Is it better to store a boat in dry storage or a wet slip in Lake Havasu?

For boats used weekly or more, a wet slip is most convenient. For boats used 2–4 times per month, dry storage prevents hull fouling, reduces bottom paint costs, and extends engine life by keeping the boat out of the water between uses. Most serious Lake Havasu boat owners use dry or covered storage and accept the 20–30 minute launch window as the trade-off. If you’re debating, err toward dry storage — you can always add a wet slip later, and you can’t un-grow the algae off a hull that sat all month.

Does the desert climate damage boats in outdoor storage?

Yes — UV radiation and heat extremes are the primary threats. Outdoor storage in the Lake Havasu desert exposes boats to 115°F+ summer heat, intense UV, and occasional windstorms that carry fine silt into mechanical components. A quality fitted UV cover mitigates most of the damage. Covered storage is worth the $70–$100/month premium for any boat with upholstery you intend to preserve. Without protection, expect vinyl, gelcoat, and canvas to age 3–4× faster than in a moderate climate.

Can I store a boat at my house in Lake Havasu City?

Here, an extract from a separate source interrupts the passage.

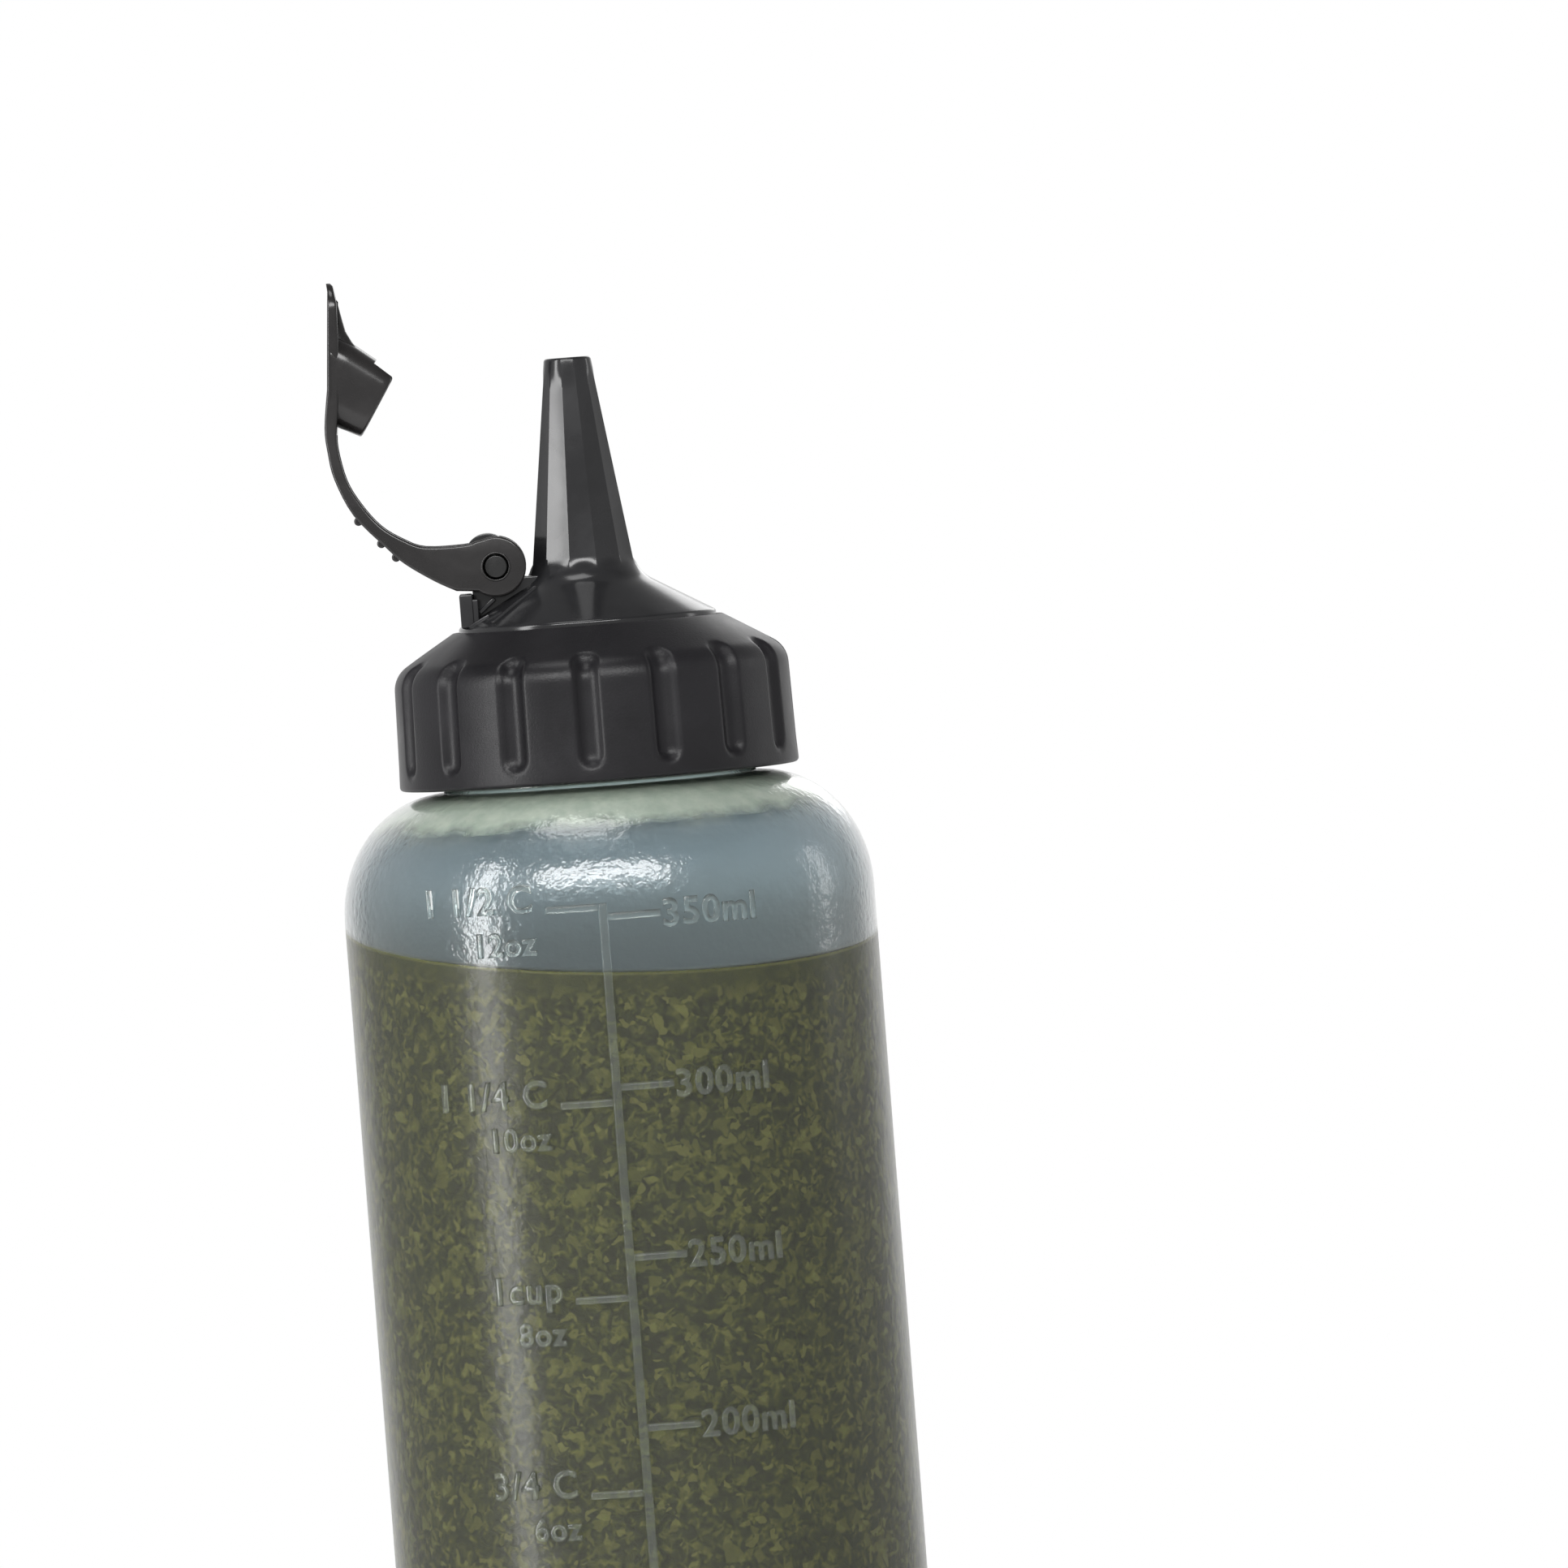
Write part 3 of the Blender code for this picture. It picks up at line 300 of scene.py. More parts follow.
def plastic(name, colour, index, clean, dull, size, grain_scale, wave_scale, share, height):
    """A plastic with smudged gloss and a fine moulded skin, which change with the place on the object."""
    material, tree, shader, place = new_material(name, {"IOR": index})
    marks = use(tree, smudge, place, {"Size": size, "Clean": clean, "Dull": dull})
    texture = use(tree, skin, place, {"Grain Scale": grain_scale, "Wave Scale": wave_scale,
                                      "Wave Share": share})
    shade = slope(tree, marks, clean, dull, CLEAN_SHADE, DULL_SHADE)
    feed(tree, marks, shader["Roughness"])
    feed(tree, bumps(tree, texture, height), shader["Normal"])
    feed(tree, blend(tree, 1.0, colour, shade, blend_type="MULTIPLY"), shader["Base Color"])
    return material


finishes = {name: plastic(name, *values) for name, values in PLASTICS.items()}
print("plastics:", ", ".join(sorted(finishes)))

# %% [markdown]
# The bottle's wall is soft frosted plastic. Light passes it a little blurred, so the herbs show through
# softly, and along its sides, where one looks through the wall only, it is pale. Its tint, its gloss and
# its roughness change at the dressing's surface: nearly clear and dull against the sauce, glossy above it,
# where its tint is darkened to blue grey as painted shade, for the shade behind the bottle. Higher up it
# turns greenish white on the thick shoulder, and on the thicker neck it is darkened by painted shade, for
# the cap's shade in which the neck lies.
# The frosting stays fine, because a coarser one would blur the herbs to patches.

# %% Where the dressing's surface lies
LEVEL = 138.2 * MM  # height of the dressing at the bottle's middle
TILT_X = -0.0736  # rise of the surface towards +X
TILT_Y = 0.1255  # rise of the surface towards +Y, away from the camera
WAVE_HEIGHT = 0.10 * MM


def surface_height(x, y):
    """Height of the dressing's surface: a tilted plane with slow waves, as thick sauce comes to rest."""
    wave = WAVE_HEIGHT * math.sin(x / (5.1 * MM) + 0.6) * math.cos(y / (6.3 * MM))
    return LEVEL + TILT_X * x + TILT_Y * y + wave


def above_surface(tree, place, start, end, low=0.0, high=1.0):
    """Goes from low to high between two heights in mm above the dressing's surface."""
    rise = put(tree, "ShaderNodeVectorMath", {0: place, 1: (-TILT_X, -TILT_Y, 1.0)},
               operation="DOT_PRODUCT").outputs["Value"]
    return slope(tree, rise, LEVEL + start * MM, LEVEL + end * MM, low, high)


def height_of(tree, place):
    """The height above the base."""
    return put(tree, "ShaderNodeSeparateXYZ", {"Vector": place}).outputs["Z"]


def ragged_height(tree, place, scale, detail, reach):
    """The height above the base, moved up or down by at most reach."""
    shift = figure(tree, "MULTIPLY_ADD", noise(tree, place, scale, detail, 0.6), 2 * reach, -reach)
    return figure(tree, "ADD", height_of(tree, place), shift)


print("the dressing's middle lies at", round(surface_height(0.0, 0.0) / MM, 2), "mm")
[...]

Yes, in most residential zones — but HOA restrictions, trailer size, and street-parking ordinances apply. Check with Mohave County or the City of Lake Havasu City for specific zoning rules in your neighborhood. Many Havasu residents store on a side pad or in an RV garage bay. For larger boats (26ft+) on a trailer, a residential pad plus a quality cover is often the best cost-per-month solution if your zoning allows it.

What maintenance should I do before putting a boat in storage?

Minimum pre-storage checklist: (1) run fogging oil through the engine cylinders, (2) change the engine oil — don’t store on used oil, acid buildup accelerates corrosion, (3) top off the fuel tank and add stabilizer, (4) disconnect and tender the battery, (5) flush the raw water cooling system with fresh water, (6) cover the boat with a UV-rated fitted cover. This 2-hour process at the start of winter storage is cheaper than the repair bill for ignoring it.